▶ INSTRUCTIONS TO FOLLOW: Extract, word for word, every line from the one containing "color(solder)" through the one containing "cad_box = object_bounds()", with both end lines kept.

▶ INFORMATION SHOWN:
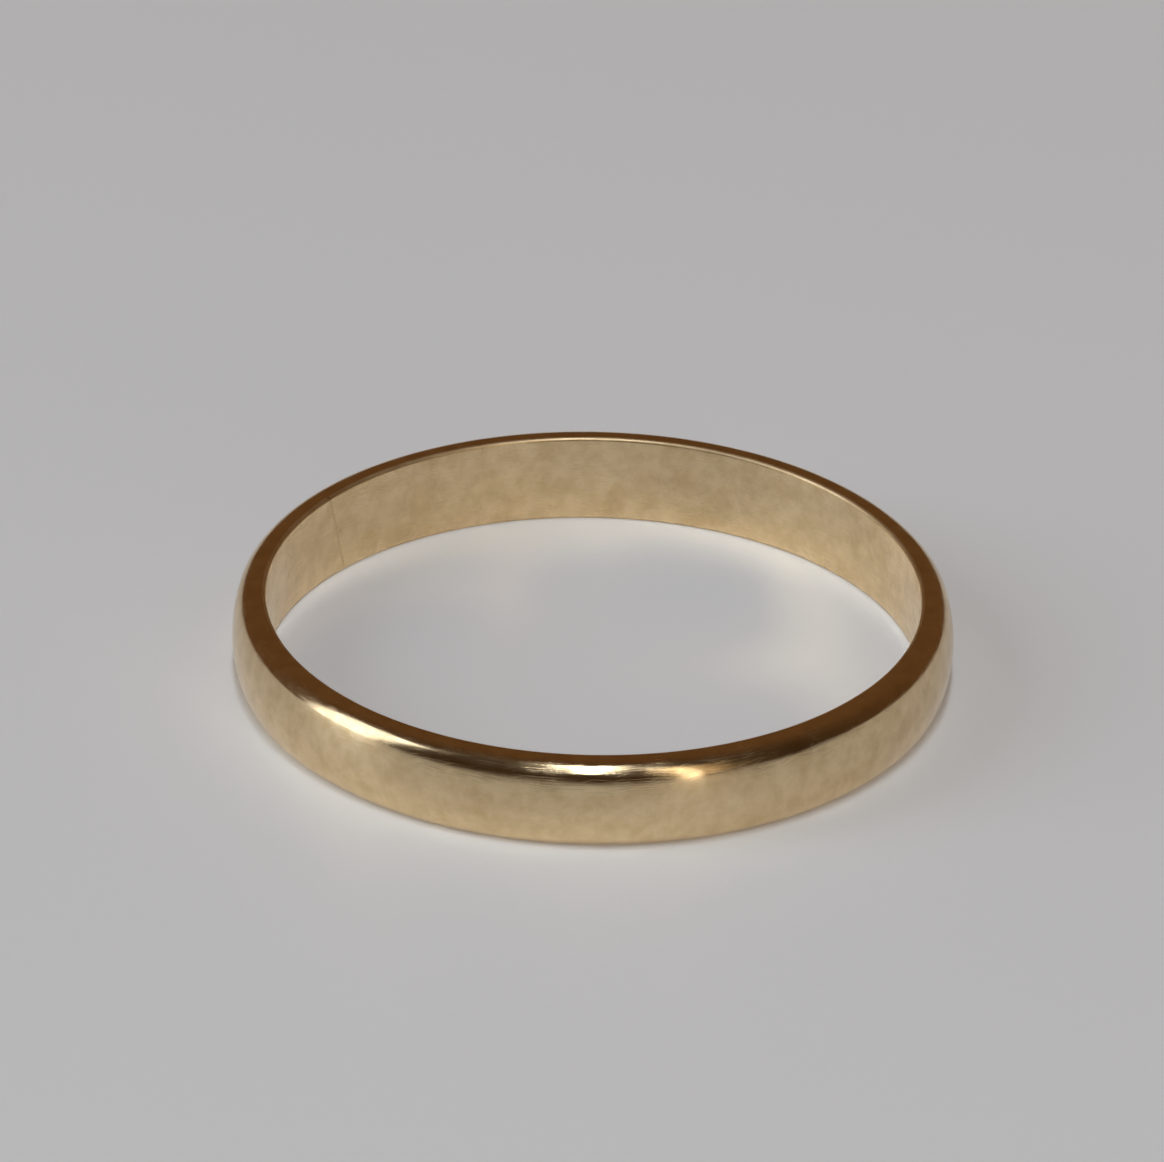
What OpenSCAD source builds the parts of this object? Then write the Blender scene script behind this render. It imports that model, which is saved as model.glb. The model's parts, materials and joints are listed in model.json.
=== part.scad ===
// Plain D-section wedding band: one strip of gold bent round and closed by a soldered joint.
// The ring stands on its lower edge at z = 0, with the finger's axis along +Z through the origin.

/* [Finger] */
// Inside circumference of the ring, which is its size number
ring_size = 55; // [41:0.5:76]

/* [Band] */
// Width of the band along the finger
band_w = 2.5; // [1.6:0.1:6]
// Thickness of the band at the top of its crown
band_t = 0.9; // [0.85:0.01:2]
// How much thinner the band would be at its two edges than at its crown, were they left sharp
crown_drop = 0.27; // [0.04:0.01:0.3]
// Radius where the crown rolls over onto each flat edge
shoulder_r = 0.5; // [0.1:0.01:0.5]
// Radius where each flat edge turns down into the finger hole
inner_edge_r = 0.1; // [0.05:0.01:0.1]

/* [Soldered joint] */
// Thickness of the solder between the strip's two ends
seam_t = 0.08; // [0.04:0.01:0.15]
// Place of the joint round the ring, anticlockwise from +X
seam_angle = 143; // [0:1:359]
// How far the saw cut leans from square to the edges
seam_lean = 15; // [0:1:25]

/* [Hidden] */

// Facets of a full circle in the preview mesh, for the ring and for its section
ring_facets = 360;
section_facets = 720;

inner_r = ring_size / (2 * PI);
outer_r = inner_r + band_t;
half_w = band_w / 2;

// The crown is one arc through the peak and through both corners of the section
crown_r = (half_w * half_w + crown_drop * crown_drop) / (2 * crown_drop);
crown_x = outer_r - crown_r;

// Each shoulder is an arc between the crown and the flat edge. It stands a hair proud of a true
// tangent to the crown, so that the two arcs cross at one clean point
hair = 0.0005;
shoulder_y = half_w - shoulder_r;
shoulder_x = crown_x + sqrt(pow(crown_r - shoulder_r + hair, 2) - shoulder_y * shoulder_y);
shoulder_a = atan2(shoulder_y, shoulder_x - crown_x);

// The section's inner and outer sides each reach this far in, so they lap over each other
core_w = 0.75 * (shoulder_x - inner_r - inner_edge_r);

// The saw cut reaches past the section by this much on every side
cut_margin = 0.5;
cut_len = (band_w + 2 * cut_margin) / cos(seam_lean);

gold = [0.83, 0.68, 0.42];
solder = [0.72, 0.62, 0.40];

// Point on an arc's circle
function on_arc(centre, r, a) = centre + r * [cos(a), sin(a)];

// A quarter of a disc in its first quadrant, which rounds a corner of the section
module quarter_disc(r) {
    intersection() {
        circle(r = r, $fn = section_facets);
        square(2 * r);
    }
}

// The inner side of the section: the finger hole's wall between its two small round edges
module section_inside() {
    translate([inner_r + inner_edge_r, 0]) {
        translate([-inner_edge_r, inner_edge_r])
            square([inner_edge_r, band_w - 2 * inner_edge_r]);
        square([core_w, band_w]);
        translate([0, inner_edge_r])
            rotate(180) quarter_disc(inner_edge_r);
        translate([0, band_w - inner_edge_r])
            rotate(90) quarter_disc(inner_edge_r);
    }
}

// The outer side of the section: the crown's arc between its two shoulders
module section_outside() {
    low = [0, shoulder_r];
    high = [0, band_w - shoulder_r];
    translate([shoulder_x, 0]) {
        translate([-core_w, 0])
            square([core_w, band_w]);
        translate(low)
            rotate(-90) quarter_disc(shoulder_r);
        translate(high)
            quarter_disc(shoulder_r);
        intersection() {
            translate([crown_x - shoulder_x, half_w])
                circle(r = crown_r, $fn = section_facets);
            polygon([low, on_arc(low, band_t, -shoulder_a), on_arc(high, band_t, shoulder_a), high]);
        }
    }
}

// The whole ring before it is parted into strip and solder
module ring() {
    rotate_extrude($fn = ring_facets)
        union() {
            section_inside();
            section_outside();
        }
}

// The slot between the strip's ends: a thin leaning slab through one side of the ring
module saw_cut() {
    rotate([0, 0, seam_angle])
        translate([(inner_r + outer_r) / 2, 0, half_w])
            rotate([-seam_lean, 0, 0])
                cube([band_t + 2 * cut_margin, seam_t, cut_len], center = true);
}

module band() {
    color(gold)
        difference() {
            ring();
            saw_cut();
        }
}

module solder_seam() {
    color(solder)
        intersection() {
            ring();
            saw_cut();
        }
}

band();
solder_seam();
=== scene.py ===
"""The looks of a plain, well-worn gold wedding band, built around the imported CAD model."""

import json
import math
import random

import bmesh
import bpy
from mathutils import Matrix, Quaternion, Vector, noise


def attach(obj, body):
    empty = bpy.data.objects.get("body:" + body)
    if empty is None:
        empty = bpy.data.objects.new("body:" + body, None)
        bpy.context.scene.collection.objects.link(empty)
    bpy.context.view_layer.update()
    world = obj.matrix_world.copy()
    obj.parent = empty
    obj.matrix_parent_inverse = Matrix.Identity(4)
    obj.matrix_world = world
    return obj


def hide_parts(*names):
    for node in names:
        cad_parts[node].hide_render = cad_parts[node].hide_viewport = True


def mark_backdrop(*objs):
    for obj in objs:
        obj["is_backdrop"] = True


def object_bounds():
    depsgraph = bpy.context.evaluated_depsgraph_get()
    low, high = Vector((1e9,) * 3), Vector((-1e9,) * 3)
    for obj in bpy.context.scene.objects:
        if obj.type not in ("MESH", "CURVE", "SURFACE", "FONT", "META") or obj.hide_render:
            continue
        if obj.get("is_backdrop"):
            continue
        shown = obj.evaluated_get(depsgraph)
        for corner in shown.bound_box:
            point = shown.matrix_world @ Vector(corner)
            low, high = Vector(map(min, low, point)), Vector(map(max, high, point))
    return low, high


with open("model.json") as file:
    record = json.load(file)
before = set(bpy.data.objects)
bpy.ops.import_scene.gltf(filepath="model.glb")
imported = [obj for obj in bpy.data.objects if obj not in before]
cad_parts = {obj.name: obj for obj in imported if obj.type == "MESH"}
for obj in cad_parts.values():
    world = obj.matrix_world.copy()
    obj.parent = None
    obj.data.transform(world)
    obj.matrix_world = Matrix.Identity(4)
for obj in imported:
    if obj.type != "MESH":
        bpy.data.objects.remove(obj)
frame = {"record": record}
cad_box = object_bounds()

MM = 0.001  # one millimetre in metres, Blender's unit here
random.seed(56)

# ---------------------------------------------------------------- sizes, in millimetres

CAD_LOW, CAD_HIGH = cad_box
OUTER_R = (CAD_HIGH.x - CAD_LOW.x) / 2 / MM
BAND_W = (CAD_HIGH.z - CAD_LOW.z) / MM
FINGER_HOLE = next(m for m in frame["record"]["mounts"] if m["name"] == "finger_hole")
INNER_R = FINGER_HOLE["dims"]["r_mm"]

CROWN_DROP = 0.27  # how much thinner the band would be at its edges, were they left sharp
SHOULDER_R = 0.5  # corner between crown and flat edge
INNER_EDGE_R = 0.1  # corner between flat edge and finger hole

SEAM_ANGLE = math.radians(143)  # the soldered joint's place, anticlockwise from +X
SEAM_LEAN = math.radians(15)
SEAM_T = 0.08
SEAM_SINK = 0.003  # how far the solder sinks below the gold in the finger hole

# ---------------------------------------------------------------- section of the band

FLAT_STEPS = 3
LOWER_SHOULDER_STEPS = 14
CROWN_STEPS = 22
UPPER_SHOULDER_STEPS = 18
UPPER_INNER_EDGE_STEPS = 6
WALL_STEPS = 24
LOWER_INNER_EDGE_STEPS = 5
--
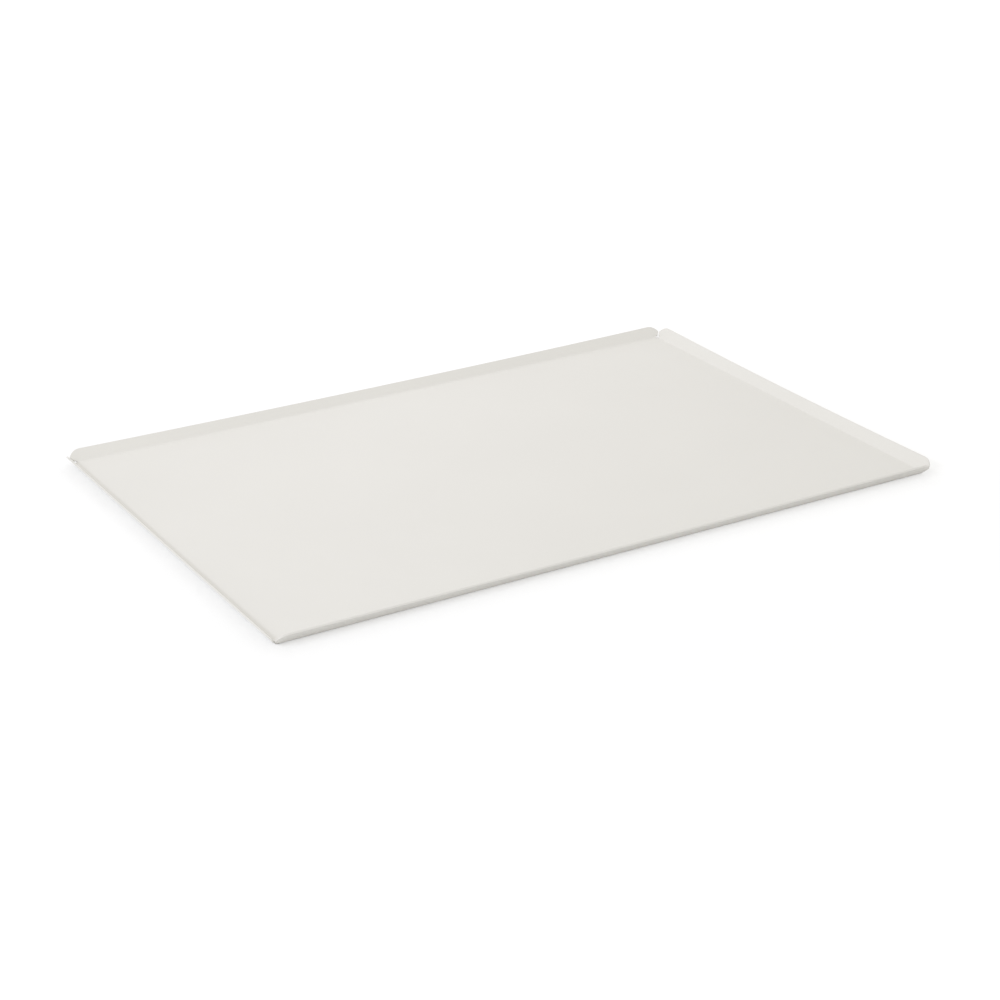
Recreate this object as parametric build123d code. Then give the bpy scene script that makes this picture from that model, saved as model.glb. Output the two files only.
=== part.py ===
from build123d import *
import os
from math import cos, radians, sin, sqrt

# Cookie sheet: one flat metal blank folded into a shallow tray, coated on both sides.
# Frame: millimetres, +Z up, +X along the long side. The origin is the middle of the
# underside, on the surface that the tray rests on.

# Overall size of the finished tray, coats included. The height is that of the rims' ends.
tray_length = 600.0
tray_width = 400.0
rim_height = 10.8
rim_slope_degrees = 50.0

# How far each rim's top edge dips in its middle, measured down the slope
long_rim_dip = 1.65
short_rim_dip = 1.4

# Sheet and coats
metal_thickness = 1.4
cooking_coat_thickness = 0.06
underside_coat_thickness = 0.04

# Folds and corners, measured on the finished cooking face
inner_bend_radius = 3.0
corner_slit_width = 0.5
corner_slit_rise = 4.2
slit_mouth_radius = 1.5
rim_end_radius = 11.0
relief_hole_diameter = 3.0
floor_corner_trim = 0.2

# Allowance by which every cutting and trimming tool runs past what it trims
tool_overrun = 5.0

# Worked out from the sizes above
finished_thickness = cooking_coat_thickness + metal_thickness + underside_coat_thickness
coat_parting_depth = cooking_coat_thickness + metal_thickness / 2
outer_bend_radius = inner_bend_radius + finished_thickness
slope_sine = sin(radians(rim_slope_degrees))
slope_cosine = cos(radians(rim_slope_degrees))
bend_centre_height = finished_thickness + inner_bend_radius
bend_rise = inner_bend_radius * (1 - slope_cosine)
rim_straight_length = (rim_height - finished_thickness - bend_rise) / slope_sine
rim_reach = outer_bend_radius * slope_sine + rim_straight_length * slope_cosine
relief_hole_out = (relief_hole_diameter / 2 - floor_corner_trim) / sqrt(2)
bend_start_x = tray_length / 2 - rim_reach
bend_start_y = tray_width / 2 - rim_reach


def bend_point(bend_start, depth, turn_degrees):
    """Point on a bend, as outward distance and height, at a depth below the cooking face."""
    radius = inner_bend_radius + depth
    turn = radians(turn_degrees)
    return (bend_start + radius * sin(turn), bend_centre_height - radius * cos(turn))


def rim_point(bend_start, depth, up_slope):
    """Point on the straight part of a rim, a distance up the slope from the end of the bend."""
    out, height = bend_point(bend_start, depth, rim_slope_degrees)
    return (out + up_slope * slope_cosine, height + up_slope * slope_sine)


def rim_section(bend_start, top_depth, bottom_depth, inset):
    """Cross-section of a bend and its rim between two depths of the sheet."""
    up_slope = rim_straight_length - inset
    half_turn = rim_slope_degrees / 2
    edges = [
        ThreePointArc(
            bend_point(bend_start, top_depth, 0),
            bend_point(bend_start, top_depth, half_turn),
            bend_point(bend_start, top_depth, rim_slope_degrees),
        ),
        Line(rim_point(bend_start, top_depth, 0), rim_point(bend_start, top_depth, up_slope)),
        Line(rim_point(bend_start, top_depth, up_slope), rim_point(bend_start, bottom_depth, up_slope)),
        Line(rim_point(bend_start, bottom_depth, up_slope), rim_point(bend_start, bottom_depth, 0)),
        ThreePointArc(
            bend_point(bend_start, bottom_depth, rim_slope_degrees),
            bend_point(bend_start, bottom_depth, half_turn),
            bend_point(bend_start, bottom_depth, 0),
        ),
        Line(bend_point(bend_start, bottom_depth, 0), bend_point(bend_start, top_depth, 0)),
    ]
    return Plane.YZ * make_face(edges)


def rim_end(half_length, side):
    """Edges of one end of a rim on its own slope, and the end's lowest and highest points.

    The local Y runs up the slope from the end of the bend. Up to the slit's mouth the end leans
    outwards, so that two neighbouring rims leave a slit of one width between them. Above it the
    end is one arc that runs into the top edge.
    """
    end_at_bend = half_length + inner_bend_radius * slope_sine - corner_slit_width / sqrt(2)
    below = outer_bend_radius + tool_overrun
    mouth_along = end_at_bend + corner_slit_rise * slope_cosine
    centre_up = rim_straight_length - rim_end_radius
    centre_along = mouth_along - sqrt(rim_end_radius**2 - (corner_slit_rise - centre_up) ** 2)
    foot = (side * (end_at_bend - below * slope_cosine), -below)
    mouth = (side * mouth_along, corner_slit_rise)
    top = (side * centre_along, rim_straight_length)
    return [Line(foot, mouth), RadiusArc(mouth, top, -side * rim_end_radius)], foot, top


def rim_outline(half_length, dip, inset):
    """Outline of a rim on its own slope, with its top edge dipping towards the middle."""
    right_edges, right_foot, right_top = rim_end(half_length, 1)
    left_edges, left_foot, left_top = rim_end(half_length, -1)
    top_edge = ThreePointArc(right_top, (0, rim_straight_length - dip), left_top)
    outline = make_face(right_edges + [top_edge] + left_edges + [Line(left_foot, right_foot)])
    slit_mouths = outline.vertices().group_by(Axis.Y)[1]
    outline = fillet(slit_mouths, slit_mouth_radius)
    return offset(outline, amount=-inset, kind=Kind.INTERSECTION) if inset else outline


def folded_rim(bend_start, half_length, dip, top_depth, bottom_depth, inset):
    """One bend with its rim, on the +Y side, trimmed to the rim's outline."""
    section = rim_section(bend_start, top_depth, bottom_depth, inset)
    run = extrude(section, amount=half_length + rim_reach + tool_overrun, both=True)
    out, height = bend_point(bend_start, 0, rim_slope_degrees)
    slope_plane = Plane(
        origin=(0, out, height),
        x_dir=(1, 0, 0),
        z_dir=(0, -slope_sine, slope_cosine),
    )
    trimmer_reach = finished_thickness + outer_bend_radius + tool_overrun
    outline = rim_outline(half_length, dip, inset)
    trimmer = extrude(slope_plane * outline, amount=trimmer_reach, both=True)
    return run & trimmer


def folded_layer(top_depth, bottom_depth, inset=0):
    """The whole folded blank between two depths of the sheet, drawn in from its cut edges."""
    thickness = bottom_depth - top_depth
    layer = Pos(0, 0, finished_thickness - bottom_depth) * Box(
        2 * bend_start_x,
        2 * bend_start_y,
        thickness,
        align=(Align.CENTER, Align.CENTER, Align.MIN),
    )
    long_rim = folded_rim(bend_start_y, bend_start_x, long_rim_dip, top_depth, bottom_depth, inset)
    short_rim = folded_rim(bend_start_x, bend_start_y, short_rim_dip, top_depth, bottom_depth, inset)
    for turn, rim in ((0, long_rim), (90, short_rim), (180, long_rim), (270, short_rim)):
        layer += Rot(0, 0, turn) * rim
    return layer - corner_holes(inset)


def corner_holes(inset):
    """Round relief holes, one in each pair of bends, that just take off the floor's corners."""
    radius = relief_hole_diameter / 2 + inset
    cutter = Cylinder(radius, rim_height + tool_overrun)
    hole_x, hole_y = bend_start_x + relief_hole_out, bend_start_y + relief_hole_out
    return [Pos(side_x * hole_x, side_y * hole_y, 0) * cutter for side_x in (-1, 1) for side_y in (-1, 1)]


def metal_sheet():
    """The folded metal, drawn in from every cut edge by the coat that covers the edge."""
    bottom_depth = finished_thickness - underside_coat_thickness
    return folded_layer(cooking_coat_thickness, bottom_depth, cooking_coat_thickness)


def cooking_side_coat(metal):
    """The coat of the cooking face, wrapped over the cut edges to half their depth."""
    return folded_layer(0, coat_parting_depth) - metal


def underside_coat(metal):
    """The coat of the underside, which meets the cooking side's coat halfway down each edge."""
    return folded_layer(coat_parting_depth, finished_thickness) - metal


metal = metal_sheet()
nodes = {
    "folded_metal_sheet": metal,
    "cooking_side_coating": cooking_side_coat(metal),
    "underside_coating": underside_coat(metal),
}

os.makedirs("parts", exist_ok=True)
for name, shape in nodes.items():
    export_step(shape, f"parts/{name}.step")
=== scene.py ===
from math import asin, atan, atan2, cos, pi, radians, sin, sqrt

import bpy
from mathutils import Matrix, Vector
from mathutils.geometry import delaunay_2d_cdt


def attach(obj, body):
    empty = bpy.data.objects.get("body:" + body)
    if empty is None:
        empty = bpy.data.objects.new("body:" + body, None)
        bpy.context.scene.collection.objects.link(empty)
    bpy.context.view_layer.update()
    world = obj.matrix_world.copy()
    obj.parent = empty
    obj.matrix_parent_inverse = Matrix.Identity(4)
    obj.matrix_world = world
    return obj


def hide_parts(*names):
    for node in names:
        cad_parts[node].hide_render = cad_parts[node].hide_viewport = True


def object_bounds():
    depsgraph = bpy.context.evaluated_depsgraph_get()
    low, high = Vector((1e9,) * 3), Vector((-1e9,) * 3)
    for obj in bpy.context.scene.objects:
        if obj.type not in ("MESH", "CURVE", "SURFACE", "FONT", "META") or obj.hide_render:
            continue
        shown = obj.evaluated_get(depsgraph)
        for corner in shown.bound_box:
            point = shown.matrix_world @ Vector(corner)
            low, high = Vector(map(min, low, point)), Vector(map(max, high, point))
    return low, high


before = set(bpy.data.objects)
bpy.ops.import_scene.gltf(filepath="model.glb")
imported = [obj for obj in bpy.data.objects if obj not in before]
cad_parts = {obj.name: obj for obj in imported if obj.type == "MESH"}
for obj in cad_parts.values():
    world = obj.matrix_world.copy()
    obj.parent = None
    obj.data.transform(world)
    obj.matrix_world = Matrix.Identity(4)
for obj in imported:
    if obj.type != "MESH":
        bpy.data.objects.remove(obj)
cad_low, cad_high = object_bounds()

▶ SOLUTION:
    color(solder)
        intersection() {
            ring();
            saw_cut();
        }
}

band();
solder_seam();
=== scene.py ===
"""The looks of a plain, well-worn gold wedding band, built around the imported CAD model."""

import json
import math
import random

import bmesh
import bpy
from mathutils import Matrix, Quaternion, Vector, noise


def attach(obj, body):
    empty = bpy.data.objects.get("body:" + body)
    if empty is None:
        empty = bpy.data.objects.new("body:" + body, None)
        bpy.context.scene.collection.objects.link(empty)
    bpy.context.view_layer.update()
    world = obj.matrix_world.copy()
    obj.parent = empty
    obj.matrix_parent_inverse = Matrix.Identity(4)
    obj.matrix_world = world
    return obj


def hide_parts(*names):
    for node in names:
        cad_parts[node].hide_render = cad_parts[node].hide_viewport = True


def mark_backdrop(*objs):
    for obj in objs:
        obj["is_backdrop"] = True


def object_bounds():
    depsgraph = bpy.context.evaluated_depsgraph_get()
    low, high = Vector((1e9,) * 3), Vector((-1e9,) * 3)
    for obj in bpy.context.scene.objects:
        if obj.type not in ("MESH", "CURVE", "SURFACE", "FONT", "META") or obj.hide_render:
            continue
        if obj.get("is_backdrop"):
            continue
        shown = obj.evaluated_get(depsgraph)
        for corner in shown.bound_box:
            point = shown.matrix_world @ Vector(corner)
            low, high = Vector(map(min, low, point)), Vector(map(max, high, point))
    return low, high


with open("model.json") as file:
    record = json.load(file)
before = set(bpy.data.objects)
bpy.ops.import_scene.gltf(filepath="model.glb")
imported = [obj for obj in bpy.data.objects if obj not in before]
cad_parts = {obj.name: obj for obj in imported if obj.type == "MESH"}
for obj in cad_parts.values():
    world = obj.matrix_world.copy()
    obj.parent = None
    obj.data.transform(world)
    obj.matrix_world = Matrix.Identity(4)
for obj in imported:
    if obj.type != "MESH":
        bpy.data.objects.remove(obj)
frame = {"record": record}
cad_box = object_bounds()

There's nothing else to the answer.